Results? Remember, I don’t claim this to be a scientific exercise. Yet on looking at these numbers, it seems that if anything, opinion polls close to election days seem to overestimate support for ACT, not underestimate it! The only time a final poll before election day put ACT below what it actually received was in 2005 – and the Digipoll then only put ACT a tiny fraction lower. This could be ominous for ACT indeed: with the party only reaching 1-2% in most polls, the election day result could be lacklustre to say the least. If history repeats itself, the latest 2008 Roy Morgan poll, which put at ACT at 3.5%, could be as much a “false hope” as the 2.5-3% ratings the company had for ACT last time around.

Why could this be? I can think of two plausible reasons off the top of my head:

  • The stigma effect no longer applies to ACT as strongly as it once did – if it ever did. Memories of the 1980s have faded. Moreover, ACT has shed any racist overtones it had by playing down its “One Law for All” message. Is anyone really afraid of saying he or she supports ACT? Is it any “worse” than supporting National?
  • ACT supporters are perhaps actually overrepresented in opinion polls, due to the fact that they are likely to be older and thus more likely to be at home when rung by polling companies. Younger voters are more likely to use mobile phones only and therefore not be picked up in polls. Yet despite a small but vocal ACT on Campus group, they are the voters less likely to be ACT supporters. (By the same token, we could expect younger Green voters to be underestimated in opinion polls).

My conclusion is this: if the polls are “wrong”, this is not likely to be in ACT’s favour. If polls put ACT on 1-2%, it’s most likely because ACT is at 1-2%. Or worse.

You may also like...

2 Responses

  1. stuartwil says:

    Hi Geoffrey

    I know you prefaced you comments by saying that you are not a statistician, but I think you should leave the commentary on polling to people who are a little more informed.

    Your statement:
    “ACT supporters are perhaps actually overrepresented in opinion polls, due to the fact that they are likely to be older and thus more likely to be at home when rung by polling companies”
    shows your complete ignorance of polling techniques. Polling firms use quotas to ensure that they obtain a representative sample – once we have enough old people in the sample we stop ringing them, while young people are more difficult to contact due to the prevalence of cell phone only households, we continue to ring until we reach quota, or weight responses.

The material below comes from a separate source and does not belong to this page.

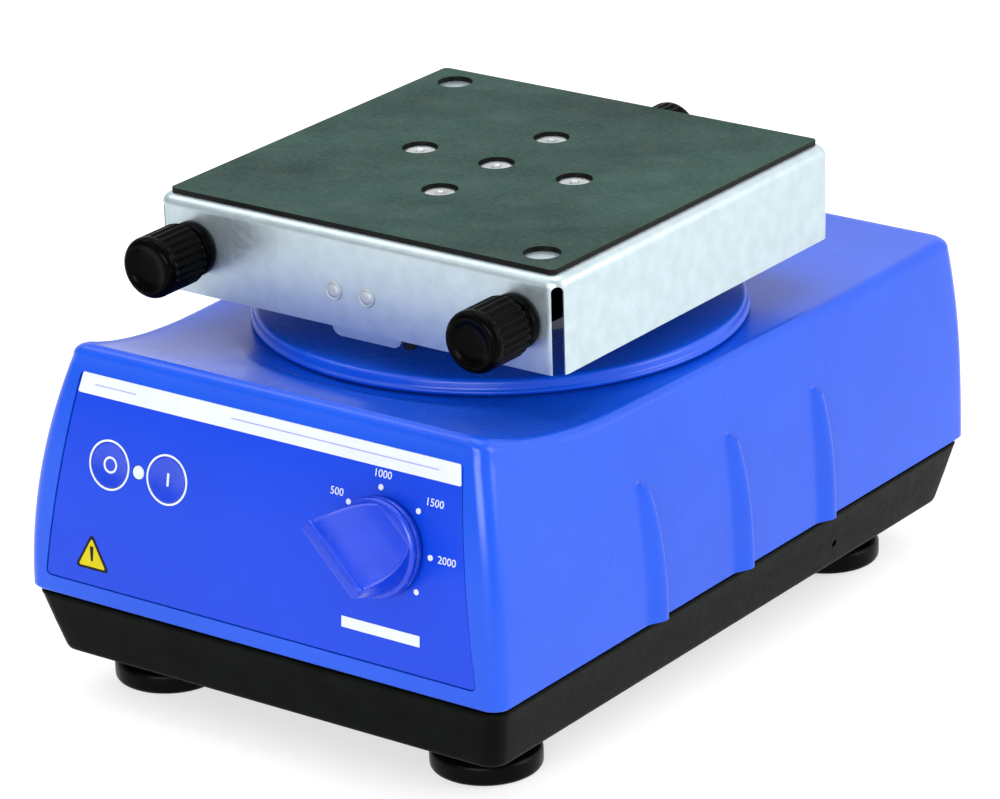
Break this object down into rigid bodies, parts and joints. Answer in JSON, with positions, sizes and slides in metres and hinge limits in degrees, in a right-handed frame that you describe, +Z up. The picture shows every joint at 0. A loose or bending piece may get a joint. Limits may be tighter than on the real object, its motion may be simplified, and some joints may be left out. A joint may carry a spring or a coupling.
{
  "type": "orbital vortex mixer",
  "caption": "Bench-top orbital vortex mixer: blue moulded housing on a black base tub, dial and push buttons, round shaking table, and a sheet-metal tray with rubber mat and clamp knobs.",
  "frame": {"origin": "middle of the outer box at rest, on the bench plane", "axes": "+Y from the dial to the mains inlet, along the length; +Z up; +X to the right as seen from the front"},
  "size_m": [0.1618, 0.25, 0.132],
  "materials": {
    "housing_blue": "semi-gloss moulded blue",
    "tub_black": "fine textured powder coat",
    "foot_rubber": "matt rubber",
    "panel_blue": "satin printed film",
    "print_white": "white print",
    "caution_yellow": "yellow film with a black border",
    "dial_blue": "semi-gloss",
    "led_white": "clear lens",
    "board_green": "solder mask",
    "black_plastic": "moulded",
    "white_plastic": "moulded",
    "steel": "bright zinc",
    "brass": "turned",
    "copper_winding": "enamelled wire",
    "lamination": "stacked sheet",
    "cast_aluminium": "fine cast and machined",
    "tray_metal": "satin",
    "mat_rubber": "matt, faintly mottled",
    "knob_black": "fluted, slight sheen"
  },
  "bodies": {
    "base": {"base_tub": "tub_black", "rubber_feet": "foot_rubber", "foot_screws": "steel", "upper_housing": "housing_blue", "housing_screws": "steel", "front_panel": "panel_blue", "stripe_label": "print_white", "panel_print": "print_white", "caution_mark": "caution_yellow", "status_led": "led_white", "switch_block": "black_plastic", "control_board": "board_green", "board_spacers": "white_plastic", "speed_pot": "steel", "pot_nut": "steel", "mains_inlet": "black_plastic", "inlet_pins": "brass", "inlet_screws": "steel", "power_board": "board_green", "board_posts": "brass", "transformer_core": "lamination", "transformer_coil": "copper_winding", "capacitors": "black_plastic", "heat_sink": "cast_aluminium", "chassis_plate": "cast_aluminium", "chassis_posts": "steel", "chassis_screws": "steel", "idler_bearings": "steel", "motor_can": "steel", "motor_stator": "copper_winding", "motor_bearings": "steel", "motor_screws": "steel"},
    "drive": {"drive_shaft": "steel", "motor_rotor": "lamination", "eccentric_hub": "steel", "counterweight": "brass", "hub_screw": "steel"},
    "idler_a": {"idler_crank_a": "steel"},
    "idler_b": {"idler_crank_b": "steel"},
    "idler_c": {"idler_crank_c": "steel"},
    "table": {"table_casting": "cast_aluminium", "table_bearing": "steel", "idler_bushes": "brass", "splash_disc": "housing_blue", "tray": "tray_metal", "tray_mat": "mat_rubber", "tray_screws": "steel", "skirt_plate": "tray_metal", "skirt_rivets": "steel", "skirt_nuts": "steel"},
    "dial": {"pot_shaft": "cast_aluminium", "speed_dial": "dial_blue"},
    "off_key": {"button_off": "dial_blue"},
    "on_key": {"button_on": "dial_blue"},
    "pad_left": {"clamp_pad_left": "knob_black"},
    "pad_right": {"clamp_pad_right": "knob_black"},
    "pad_rear": {"clamp_pad_rear": "knob_black"},
    "knob_left": {"clamp_knob_left": "knob_black"},
    "knob_right": {"clamp_knob_right": "knob_black"},
    "knob_rear": {"clamp_knob_rear": "knob_black"}
  },
  "joints": [
    {"name": "drive_spin", "type": "hinge", "parent": "base", "child": "drive", "pos_m": [0, 0.00869, 0.066], "axis": [0, 0, 1], "continuous": true},
    {"name": "table_orbit", "type": "hinge", "parent": "drive", "child": "table", "pos_m": [0, 0.0067, 0.08], "axis": [0, 0, 1], "continuous": true},
    {"name": "idler_a_spin", "type": "hinge", "parent": "base", "child": "idler_a", "pos_m": [0, 0.0487, 0.064], "axis": [0, 0, 1], "continuous": true},
    {"name": "idler_b_spin", "type": "hinge", "parent": "base", "child": "idler_b", "pos_m": [-0.03464, -0.01131, 0.064], "axis": [0, 0, 1], "continuous": true},
    {"name": "idler_c_spin", "type": "hinge", "parent": "base", "child": "idler_c", "pos_m": [0.03464, -0.01131, 0.064], "axis": [0, 0, 1], "continuous": true},
    {"name": "dial_turn", "type": "hinge", "parent": "base", "child": "dial", "pos_m": [0.0407, -0.10182, 0.0677], "axis": [0, 0.9844, -0.1758], "range_deg": [-47, 181]},
    {"name": "off_press", "type": "slide", "parent": "base", "child": "off_key", "axis": [0, 0.9823, -0.1872], "range_m": [0, 0.0006], "stiffness_N_per_m": 800},
    {"name": "on_press", "type": "slide", "parent": "base", "child": "on_key", "axis": [0, 0.9823, -0.1872], "range_m": [0, 0.0006], "stiffness_N_per_m": 800},
    {"name": "clamp_left_travel", "type": "slide", "parent": "table", "child": "pad_left", "axis": [0, -1, 0], "range_m": [0, 0.0022]},
    {"name": "clamp_left_turn", "type": "hinge", "parent": "pad_left", "child": "knob_left", "pos_m": [-0.053, -0.05781, 0.1175], "axis": [0, -1, 0], "range_deg": [0, 1000]},
    {"name": "clamp_right_travel", "type": "slide", "parent": "table", "child": "pad_right", "axis": [0, -1, 0], "range_m": [0, 0.0022]},
    {"name": "clamp_right_turn", "type": "hinge", "parent": "pad_right", "child": "knob_right", "pos_m": [0.053, -0.05781, 0.1175], "axis": [0, -1, 0], "range_deg": [0, 1000]},
    {"name": "clamp_rear_travel", "type": "slide", "parent": "table", "child": "pad_rear", "axis": [0, 1, 0], "range_m": [0, 0.0022]},
    {"name": "clamp_rear_turn", "type": "hinge", "parent": "pad_rear", "child": "knob_rear", "pos_m": [0, 0.07119, 0.1175], "axis": [0, 1, 0], "range_deg": [0, 1000]}
  ],
  "couplings": [
    {"joint": "table_orbit", "follows": "drive_spin", "ratio": -1},
    {"joint": "idler_a_spin", "follows": "drive_spin", "ratio": 1},
    {"joint": "idler_b_spin", "follows": "drive_spin", "ratio": 1},
    {"joint": "idler_c_spin", "follows": "drive_spin", "ratio": 1},
    {"joint": "clamp_left_turn", "follows": "clamp_left_travel", "rad_per_m": 7854},
    {"joint": "clamp_right_turn", "follows": "clamp_right_travel", "rad_per_m": 7854},
    {"joint": "clamp_rear_turn", "follows": "clamp_rear_travel", "rad_per_m": 7854}
  ]
}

    There is an argument that the green vote is actually over stated, due to the low turn out of younger voters which is not factored into the some of the demographic models that some NZ pollsters use.

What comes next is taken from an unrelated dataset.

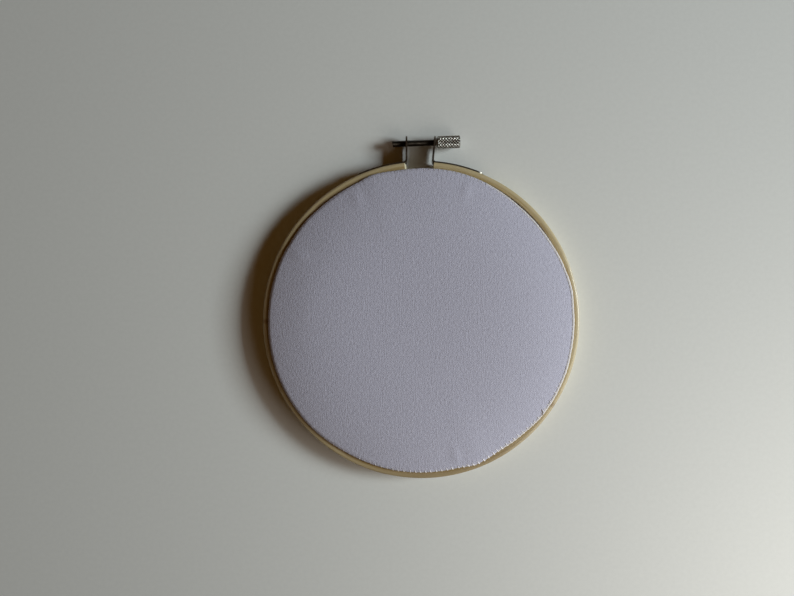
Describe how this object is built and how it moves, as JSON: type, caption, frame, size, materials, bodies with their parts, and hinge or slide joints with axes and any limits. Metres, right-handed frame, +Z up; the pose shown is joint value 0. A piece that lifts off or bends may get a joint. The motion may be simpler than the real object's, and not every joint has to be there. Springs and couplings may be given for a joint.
{
  "type": "embroidery hoop with stretched cloth",
  "caption": "Bamboo embroidery hoop with plain pale cloth drawn smooth over it in a low dome, clamped by a thumb screw; lies flat with the cloth up.",
  "frame": {"origin": "middle of the bounding box's underside: on the surface the hoop lies on, 6.7 mm from the hoop's own middle towards the clamp", "axes": "+Z up through the cloth's face, +Y from the hoop's middle towards the clamp screw, +X along the screw towards its knurled head"},
  "size_m": [0.152, 0.1657, 0.015],
  "materials": {
    "bamboo": "sanded bamboo under thin clear lacquer",
    "cloth": "matt fine plain-weave cotton",
    "steel": "dull nickel plate"
  },
  "bodies": {
    "hoop": {"outer_hoop": "bamboo", "inner_hoop": "bamboo", "cloth": "cloth", "strap_left": "steel", "strap_right": "steel"},
    "screw": {"thumb_screw": "steel"}
  },
  "joints": [
    {"name": "screw_turn", "type": "hinge", "parent": "hoop", "child": "screw", "pos_m": [0, 0.0793, 0.0045], "axis": [0.9993, 0.0366, 0], "continuous": true}
  ]
}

    As you are student of political science, I would suggest that you take a few undergrad papers in opinion polling before you express an opinion on something you know little about.

    Stuart Wilson
    Lysander Research

  2. Hi Stuart,

    It’s tempting to fight fire with fire. I welcome genuine feedback, but I don’t think it’s fair to make patronising comments to me, especially when your own background is hardly an independent one. I am upfront about my research interest in ACT, you should be upfront about your partisan one.

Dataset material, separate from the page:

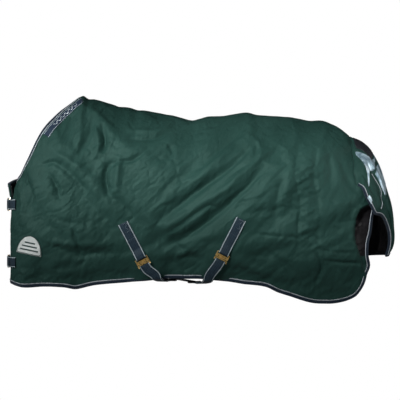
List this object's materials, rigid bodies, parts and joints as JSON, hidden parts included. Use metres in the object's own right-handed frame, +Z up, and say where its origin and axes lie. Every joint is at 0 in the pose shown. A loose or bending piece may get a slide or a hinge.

    To clarify, Lysander Research is a front for ACT. I found the following information revealing (source:

    “There is a website that never seems to work. They seem to have done “polling” for Dick Quax who stood for Parliament as an ACT Party candidate. Now they appear to be doing “polling” for Rodney Hide. The pollster was evasive when I asked if he was connected with a polical party. So if Lysander Research phones anyone, ask if they are polling for ACT. And where’s their office and why don’t they have a website that works.”

    “Companies Office records show the involvement of a Stuart Wilson in
    Lysander Research Ltd. A whois lookup for shows the registrant as Stuart Wilson, ACT NZ, Suite 5, Level 2, 309 Broadway, Newmarket.”

    “Thanks, I thought as much. I did ask the interviewer if he was
    connected with a political party and he said no. A typical ACT liar.”

    It sounds like your own polling methods are somewhat questionable. And your criticism of my commentary does not even focus on the key point: ACT has polled better in opinion polls immediately before elections since 1999 than it actually does on election day. I do not need to have taken “a few undergrad papers in opinion polling” before making this observation.

    The statement you chose to critcise was merely an attempt at a possible, plausible explanation for this phenomenon. Notice that I caged this with “perhaps”, precisely because this was merely a supposition.

    As for your explanation of polling company methods – my “completely ignoran[t]” view is this. Ringing landlines to “reach quota” doesn’t replace actually ringing mobiles – you are just getting youth who have access to landlines, which is not the same thing. Given overseas pollsters ring mobiles using random dialling techniques, I’m surprised your company doesn’t do this.

    And seeing you are a professional, please offer some supporting evidence about your “argument” about the Green vote being overstated by “some” polling companies.